Bowden's recent practices have been starting in the neighborhood of 3:30 p.m. which, not coincidentally, is kickoff time for the Sept. 4 season-opener vs. Wake Forest at Death Valley.


The length of practice, also by design, has roughly been game length. And Bowden figures the more heat involved, the better conditioned - both mentally and physically - his team will be.


"If it's not hot that's one aspect of your mental toughness you don't have to check out," he said. "All of the sudden your nicked, in pain, practice is long and monotonous. Then you throw the heat on top of it, it adds something to the equation."


Most of the players were noticeably dragging after the end-of-practice conditioning runs Thursday, more so than any other day so far.


Even Bowden himself seemed a little out of sorts, though he blamed it on doubling his lunchtime run from four to eight hours. But as exhausted as everyone seemed to be Thursday, Bowden knows the worst is yet to come.
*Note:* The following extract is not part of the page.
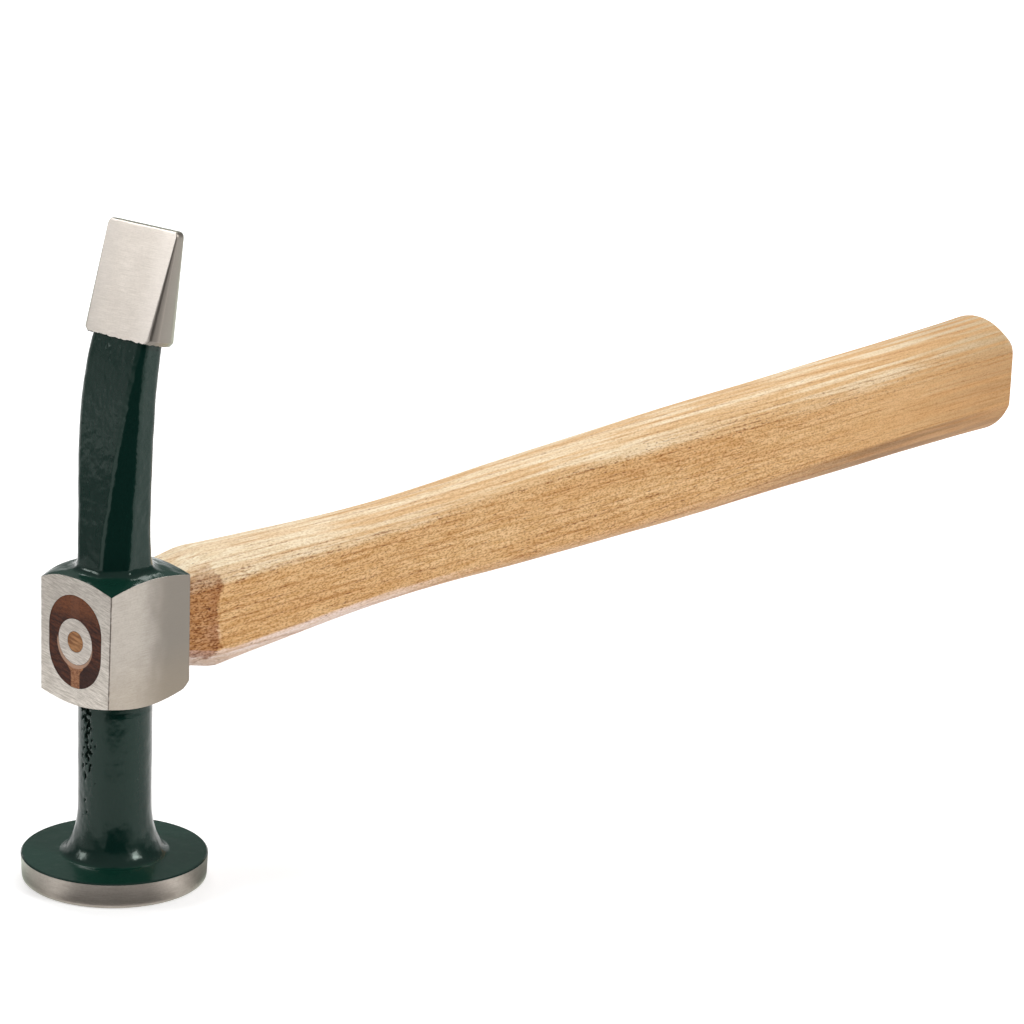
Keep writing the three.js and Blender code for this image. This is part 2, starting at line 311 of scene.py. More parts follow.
def under_height(x, y):
    """The height of the block's underside: a blunt round cone, worn at the two corners by the handle."""
    to_corner = math.hypot(block_rear - x, block_width / 2 - abs(y))
    worn = block_corner_wear * max(0, 1 - to_corner / block_wear_reach) ** 2
    return block_bottom + block_under_slope * (math.hypot(x, y) - corner_radius) + worn


def block():
    """The block, with a turned end above and below, as on a nut."""
    cap_steps = 16
    wall_steps = 6
    plan = block_plan()

    def cap_ring(share, height):
        return [(share * x, share * y, height(share * x, share * y)) for x, y in plan]

    rings = [cap_ring(i / cap_steps, under_height) for i in range(1, cap_steps + 1)]
    for i in range(1, wall_steps):
        share = i / wall_steps
        rings.append([(x, y, lerp(under_height(x, y), crown_height(x, y), share)) for x, y in plan])
    rings += [cap_ring(i / cap_steps, crown_height) for i in range(cap_steps, 0, -1)]
    return loft("block", rings)


def head_section(x, z, lean, outline):
    """An outline of (depth, width) set square to a line in the XZ plane that leans by an angle."""
    return [(x + d * math.cos(lean), w, z - d * math.sin(lean)) for d, w in outline]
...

"Next week will be the toughest week," he said. "Game week you can see the light at the end of the tunnel. Next week it will be a little more difficult, and that's where good teams can go out and get something done, have good focus and mindset.


"If you want to play for a championship you have to start fast. You can get to a bowl game and start slow. But if you want to get to the BCS you have to start fast and finish fast. We haven't done that yet.


"It will be interesting to see who can do that next week.


NOTES


- Bowden awarded scholarships to three walk-ons Thursday - offensive tackle Jesse Pickens, guard Cole Downer and WHIP linebacker Lionel Richardson.


That brings Clemson's scholarship total to 84, one shy of the NCAA limit.


- Senior guard Cedric Johnson joined 14 other Tigers on the injured list Thursday, missing practice with a bruised knee. He could return Saturday.


- Bowden said Roman Fry, who opened camp fighting for the left tackle job, has looked so good at guard that he's now challenging Johnson for that position.


- Bowden was pleased with the choice of Jacksonville as the host site for the ACC Championship game next year. The reason? Weather.


"If it's gonna rain, I'd rather it be a warm rain that a cold rain or snow," he said.